Compared with traditional methods for land-cover mapping, the proposed approach does not involve manual selection of samples and adjustment of variable parameters. Therefore, the method in this study can quickly and effectively produce new land-cover map, which has significant application potential for rapidly urbanizing regions. The characteristics of our study are described below: (1) compared with the existing research on land-cover product update, the uncertainty of existing land-cover map has been fully considered, and the optimized map has been produced instead of directly updating the original map; (2) the knowledge transfer approach in this paper is an unsupervised transfer learning procedure.
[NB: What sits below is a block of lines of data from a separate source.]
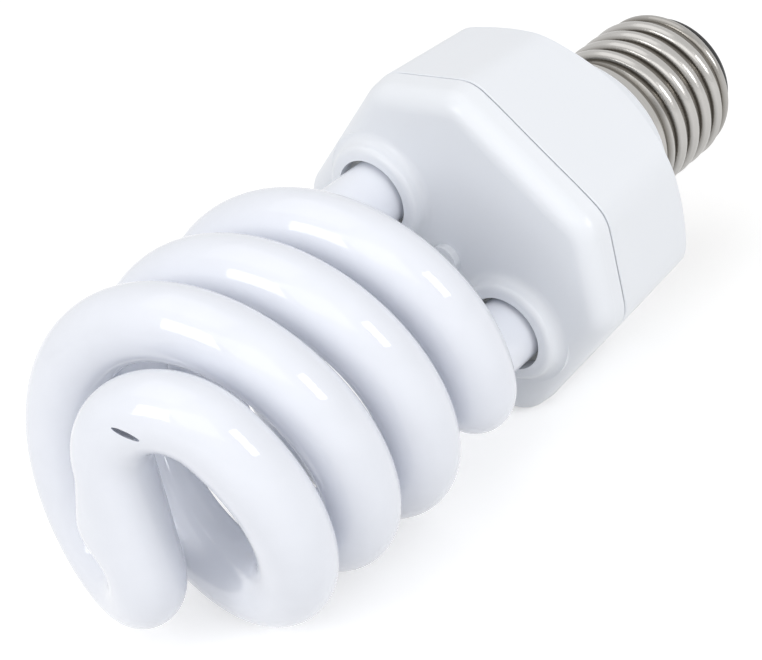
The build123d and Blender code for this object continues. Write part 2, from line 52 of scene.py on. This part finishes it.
bl_info = {
    "name": "Reptile lamp",
    "version": (1, 0, 0),
    "blender": (4, 5, 0),
    "location": "View3D > Sidebar > Lamp",
    "description": "Dresses a compact fluorescent spiral lamp and sets its studio",
    "category": "Object",
}


def length(name, description, default):
    """A size in metres that a user may change."""
    return bpy.props.FloatProperty(name=name, description=description, default=default, unit="LENGTH")


def turn(name, description, degrees):
    """An angle that a user may change."""
    return bpy.props.FloatProperty(
        name=name, description=description, default=radians(degrees), subtype="ANGLE"
    )


def srgb(code):
    """A colour written as six hex digits, as linear values."""
    shades = [int(code[k : k + 2], 16) / 255 for k in (0, 2, 4)]
    return [s / 12.92 if s <= 0.04045 else ((s + 0.055) / 1.055) ** 2.4 for s in shades]


def colour(name, description, code):
    """A colour that a user may change."""
    return bpy.props.FloatVectorProperty(
        name=name, description=description, default=srgb(code), subtype="COLOR", size=3, min=0, max=1
    )


def place(name, description, point):
    """A point that a user may move."""
    return bpy.props.FloatVectorProperty(
        name=name, description=description, default=point, subtype="TRANSLATION", unit="LENGTH", size=3
    )


def direction(name, description, way):
    """A direction that a user may change."""
    return bpy.props.FloatVectorProperty(
        name=name, description=description, default=way, subtype="DIRECTION", size=3
    )


class LampSizes(bpy.types.PropertyGroup):
    """Sizes of the pieces that are modelled here."""

    axis_height: length("Axis height", "Height of the lamp's axis", (SHELL_LOW[2] + SHELL_HIGH[2]) / 2)
    tip: length("Tip", "Station of the tube's tip along the axis", TUBE_TIP)
    tube_radius: length("Tube radius", "Outside radius of the glass tube", 0.00535)
    coil_radius: length("Coil radius", "Radius of the coil at the tube's middle", 0.02105)
    coil_pitch: length("Coil pitch", "Advance of one strand in a turn", 0.0264)
    coil_start: length("Coil start", "Station where the coil begins", -0.0161)
    coil_start_angle: turn("Coil start angle", "Angle where the coil begins", -15.6)
    coil_end_angle: turn("Coil end angle", "Angle where the coil ends", 578.0)
    tip_bend: length("Tip bend", "Radius of the bend into the bridge", 0.009)
    leg_radius: length("Leg reach", "Distance of each leg from the axis", 0.0144)
    leg_angle: turn("Leg angle", "Angle of the lower leg", -45.0)
    leg_bend: length("Leg bend", "Station where a leg begins to bend", -0.0061)
    leg_end: length("Leg end", "Station of the sealed end", 0.009)
    swell_place: place("Swell place", "Where the bridge swells", (-0.0678, 0.0044, 0.0276))
    swell_height: length("Swell height", "How far the swelling stands out", 0.0021)
    swell_spread: length("Swell spread", "How far from its middle the swelling reaches", 0.0085)
    knob_place: place("Knob place", "Where the swelling ends in a knob", (-0.0678, 0.0062, 0.0243))
    knob_height: length("Knob height", "How far the knob stands out", 0.0012)
    knob_spread: length("Knob spread", "How far from its middle the knob reaches", 0.0058)
    fold_place: place("Fold place", "Middle of the fold in the bend at the tip", (-0.0674, -0.0092, 0.0442))
    fold_half_length: length("Fold length", "Half the length of the fold", 0.002)
    fold_half_width: length("Fold width", "Half the width of the fold", 0.00035)
    fold_depth: length("Fold depth", "How deep the fold runs into the tube", 0.003)
    fold_way: direction("Fold direction", "Along the fold", (0.28, -0.83, -0.48))
    fold_lean: direction("Fold lean", "From the surface into the fold", (0.595, 0.644, -0.481))


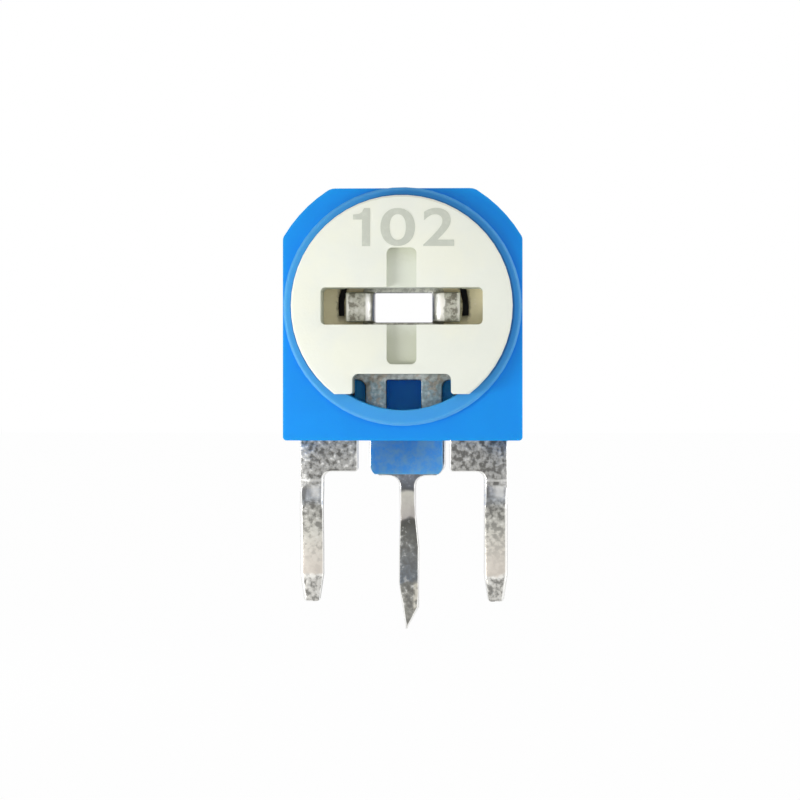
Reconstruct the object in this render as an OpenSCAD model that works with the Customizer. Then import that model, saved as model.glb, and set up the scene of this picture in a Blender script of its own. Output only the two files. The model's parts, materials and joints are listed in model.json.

The training sets for new images are transferred from historical land-cover map automatically; (3) the proposed approach provides a solution for a data-shift problem with its general properties and its simplicity, which has the potential for large-scale operational applications.
In future, more types of geographic information datasets, not limited to remote sensing datasets, could be taken into account in our method for land-cover information transferring. The potential datasets include regional thematic map, open street map and socio-economic data. By combining more land-cover knowledge, the updated maps will hopefully contain more abundant and precise land-cover information.